Cunliffe quick to demand loyalty

Labour MPs will be given less than two days to pledge their loyalty to newly-elected leader David Cunliffe or face reassignment of their duties.

Dunedin North MP David Clark and Dunedin South MP Clare Curran both told the Otago Daily Times yesterday they were 100% behind Mr Cunliffe after his ''clear and strong mandate''.

Both MPs had publicly supported Grant Robertson in the leadership contest but Dr Clark said Mr Cunliffe had won in a rigorous, vigorous and transparent process.

Opponents of Mr Cunliffe will need to express unreserved support or face life on the backbenches or retirement at next year's general election.

When caucus meets tomorrow morning, pledges will be expected on the table.

Key supporters of the new leader, Iain Lees-Galloway, Rajen Prassed, Sue Moroney, Carol Beaumont and Moana Mackey, will expect some reward for their support, against the early wishes of their colleagues.

One of his first major decisions will be the appointment of a deputy, likely to be a female.

With few female MPs in the South Island, the chances are high an Auckland woman MP will be deputy leader, which may alienate some of the southern supporters. No South Island women MPs supported Mr Cunliffe.

Mr Cunliffe won the leadership on the first ballot with 51.15% of the vote. Mr Robertson received 32.97% and third contender, Shane Jones, received 15.88%.

More than 60% of party members voted for Mr Cunliffe in the first round and nearly 71% of union affiliates backed him.

In the caucus vote, Mr Cunliffe got the support of 11 MPs, Mr Robertson 16 and Mr Jones seven, on the first ballot.

Mr Cunliffe received 47% of the second preference vote (32.35% in first ballot) from his fellow MPs and Mr Robertson had nearly 53% of the vote (47.06%), meaning the second preference votes from Mr Jones, who received 13.15% on the first ballot, were evenly spread.

One of the first indicators of whether the caucus will unite behind Mr Cunliffe, who has been a polarising figure in the past, will be the appointment of chief whip.
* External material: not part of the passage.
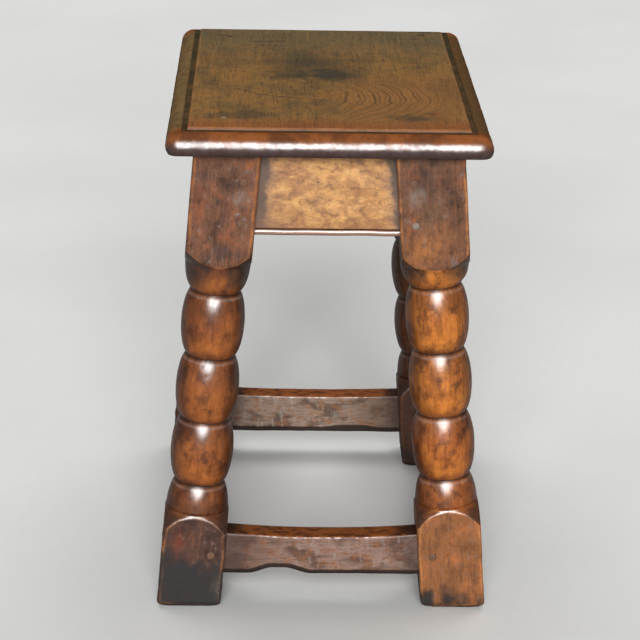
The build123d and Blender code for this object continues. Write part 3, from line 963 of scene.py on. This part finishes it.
def seat_finish(seat):
    finish = Finish("seat_wax")
    point = finish.millimetres()
    x, y, z = finish.parts(point)
    top = seat_high.z / MM
    margin = finish.attribute("margin")
    tone = finish.noise(point, (50, 60, 50), 3, 0.55, 1)
    patch = finish.noise(point, (20, 26, 20), 3, 0.6, 2)
    dapple = finish.noise(point, (7, 9, 7), 3, 0.6, 9)
    fibre = finish.noise(point, (1.1, 22, 1.1), 3, 0.6, 3)
    ribbon = finish.noise(point, (3.4, 70, 3.4), 3, 0.6, 8)
    pores = finish.noise(point, (0.5, 5.5, 0.5), 1, 0.5, 4)
    speck = finish.noise(point, (2.4, 3.2, 2.4), 2, 0.6, 5)
    base = finish.mix(seat.shaded_wood, seat.wood, finish.rise(tone, 0.34, 0.6))
    base = finish.layers(
        base,
        ((0.38, 0.165, 0.040), patch, 0.48, 0.66, 0.55),
        ((0.12, 0.074, 0.028), patch, 0.44, 0.3, 0.5),
        ((0.12, 0.070, 0.026), dapple, 0.5, 0.68, 0.5),
        ((0.32, 0.125, 0.030), finish.rise(x, -10, 90) * finish.rise(y, 60, -60) * 0.45),
        ((0.13, 0.108, 0.052), y, 30, 170, 0.7),
        (seat.warm_wood, y, -150, -190, 0.75),
    )
    swirl = finish.noise(point, (34, 50, 34), 2, 0.5, 6)
    bend = y + 86
    bow = x + bend * bend * 0.0065 + swirl * 24
    rings = finish.maths("SINE", bow * 1.35) * 0.7 + finish.maths("SINE", bow * 0.5) * 0.4
    rays = finish.rise(rings, -0.1, 0.8)
    figure = finish.spot(point, (52, -98, top), (50, 82, 40), 0.45)
    plain = 1 - figure * 0.75
    base = finish.layers(
        base,
        ((0.38, 0.165, 0.045), figure * 0.45),
        ((0.095, 0.050, 0.020), rays * figure * finish.rise(patch, 0.3, 0.6, 0.35, 0.72)),
        ((0.40, 0.19, 0.055), finish.rise(ribbon, 0.46, 0.3) * plain * 0.3),
        ((0.09, 0.056, 0.024), finish.rise(ribbon, 0.52, 0.7) * plain * 0.35),
        ((0.06, 0.036, 0.018), finish.rise(fibre, 0.48, 0.7) * plain * 0.55),
    )
    warped = finish.warp(point, 24, (50, 50, 0))
    stain = finish.largest(
        finish.spot(warped, (-8, 2, top), (44, 22, 40), 0.6),
        finish.spot(warped, (-14, 46, top), (36, 38, 40), 0.8) * 0.75,
        finish.spot(warped, (72, -158, top), (20, 11, 40), 0.5) * 0.7,
        finish.spot(warped, (-78, -152, top), (30, 11, 40), 0.6) * 0.6,
    )
    base = finish.layers(
        base,
        (seat.stain, stain * finish.rise(patch, 0.25, 0.6, 0.5, 0.86)),
        ((0.03, 0.022, 0.014), pores, 0.58, 0.72, 0.6),
        ((0.05, 0.03, 0.018), speck, 0.64, 0.76, 0.45),
    )
    marks = finish.stroke(point, (-67, 140, top), (-37, 142, top), 1.6)
    for start, stop in (((-80, -55), (-58, -77)), ((-58, -77), (-30, -88)), ((-30, -88), (-5, -96))):
        marks = finish.largest(marks, finish.stroke(point, (*start, top), (*stop, top), 1.2) * 0.8)
    for centre in ((-58, 122), (-52, 124), (-46, 120)):
        marks = finish.largest(marks, finish.spot(point, (*centre, top), (1.4, 1.8, 20), 0.4))
    peg = finish.spot(warped, (95, -137, top), (7, 6, 40), 0.4)
    base = finish.mix(base, (0.30, 0.085, 0.035), peg * 0.6)
    for centre in ((-92, 167), (98, 187), (90, -139)):
        marks = finish.largest(marks, finish.spot(warped, (*centre, top), (6, 4.5, 40), 0.5) * 0.55)
    marks = marks * finish.rise(margin, 19.5, 21)
    base = finish.mix(base, (0.02, 0.016, 0.012), marks * 0.9)
    # Lighter band on the field's rounded edge: rubbed wear, with a painted highlight along it.
    edge = finish.band(margin, 19.2, 21.0, 0.8) * finish.rise(patch, 0.35, 0.65, 0.25, 0.9)
    base = finish.mix(base, (0.46, 0.20, 0.07), edge * 0.6)
    thumb = finish.mix((0.27, 0.083, 0.020), (0.14, 0.046, 0.015), finish.rise(patch, 0.38, 0.62))
    beside = finish.rise(abs(x), 118, 128) * finish.rise(abs(y), 198, 184)
    olive = finish.mix((0.20, 0.132, 0.056), (0.12, 0.068, 0.026), finish.rise(x, -50, 50))
    olive = finish.mix(olive, (0.07, 0.052, 0.026), finish.rise(dapple, 0.45, 0.65) * 0.6)
    thumb = finish.layers(
        thumb,
        (olive, beside * 0.88),
        # Painted shade and reflection: the nosing below its widest line turns a dark, dull purplish brown.
        ((0.070, 0.042, 0.040), z, 442, 434, 0.95),
        ((0.05, 0.03, 0.022), fibre, 0.55, 0.75, 0.35),
        ((0.04, 0.024, 0.02), speck, 0.58, 0.72, 0.5),
    )
    base = finish.mix(base, (0.90, 0.895, 0.88), 1.0, "MULTIPLY")
    # A faint bluish grey added over the field is a painted sheen, standing in for the room's reflection in
    # the wax.
    base = finish.mix(base, (0.010, 0.013, 0.015), 1.0, "ADD")
    base = finish.mix(thumb, base, finish.rise(margin, 14, 15.2))
    # Dark band along the fillet and the step: grime held in the hollow, with painted shade where the step
    # faces away from the light.
    grime = finish.band(margin + dapple * 1.2, 13.9, 19.4, 0.9)
    base = finish.mix(base, (0.034, 0.028, 0.016), grime * finish.rise(patch, 0.3, 0.62, 0.95, 0.72))
    rough = finish.rise(tone, 0.3, 0.7, 0.34, 0.46) + grime * 0.2
    relief = fibre * 0.5 - pores * 0.4 + speck * 0.5 + dapple * 0.8 - marks * 3
    gloss = finish.rise(margin, 22, 15) * finish.rise(dapple, 0.35, 0.6, 1.0, 0.45)
    coat = gloss * (1 - grime) * (1 - beside * 0.9)
    coat = coat * finish.rise(z, 430, 435, 0.6, 1.0) * finish.rise(z, 445, 440, 0.25, 1.0)
    return finish.close(base, rough, relief, GRAIN_DEPTH, finish.largest(coat, 0.05), 0.0, (0.3, 1.9))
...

Current chief whip Chris Hipkins has been an outspoken critic of Mr Cunliffe, while aspirant Mr Lees-Galloway campaigned for Mr Cunliffe.

Mr Hipkins has been in devastating form in the House, taking on Education Minister Hekia Parata, while Mr Lees-Galloway is considered solid and steady, rather than a shooting star.

After his election, Mr Cunliffe promised the focus of his leadership and the entire party would be on winning the 2014 election.

''We must beat [Prime Minister] John Key and we will only do that by mobilising the entire party, the affiliates, the membership and caucus.

"If we can combine the best of all of us, the winners will be the people of New Zealand.''

Any Labour government he led would champion full employment and a fair go for all New Zealanders, he said.

Raising taxes would be an election policy for Labour under his leadership.

He fought back tears as he thanked those who had supported him.

''This is not a split caucus . . . this is a united caucus.''

Mr Robertson said he was disappointed to be beaten but he supported the process and the outcome.

He said it was too early to talk about future leadership aspirations and he was absolutely committed to serving Mr Cunliffe.

Asked whether he would rule out another run at the leadership, he said: ''I'm 41.''

He added that it could be a possibility after Mr Cunliffe served ''three or four terms as prime minister''.

Dr Clark said his future role in Parliament would be decided by Mr Cunliffe but felt his support of Mr Robertson would not hinder his chances.

Ms Curran said she had been loyal to the two previous Labour leaders, Phil Goff and David Shearer, and she would be as loyal to Mr Cunliffe.

Ms Curran caused some controversy last week with an ill-timed comment on Twitter accusing opponents of Mr Robertson playing the ''gay card''.

Whether that comes back to bite her will be known early this week.

Mr Jones, a list MP, received the news at the Manurewa RSA. After the result, he said it had been an invigorating race, and the new Labour leader would have his unstinting support.

He would not put his name in the ring for deputy leadership and he was keen to see a female MP take on the role.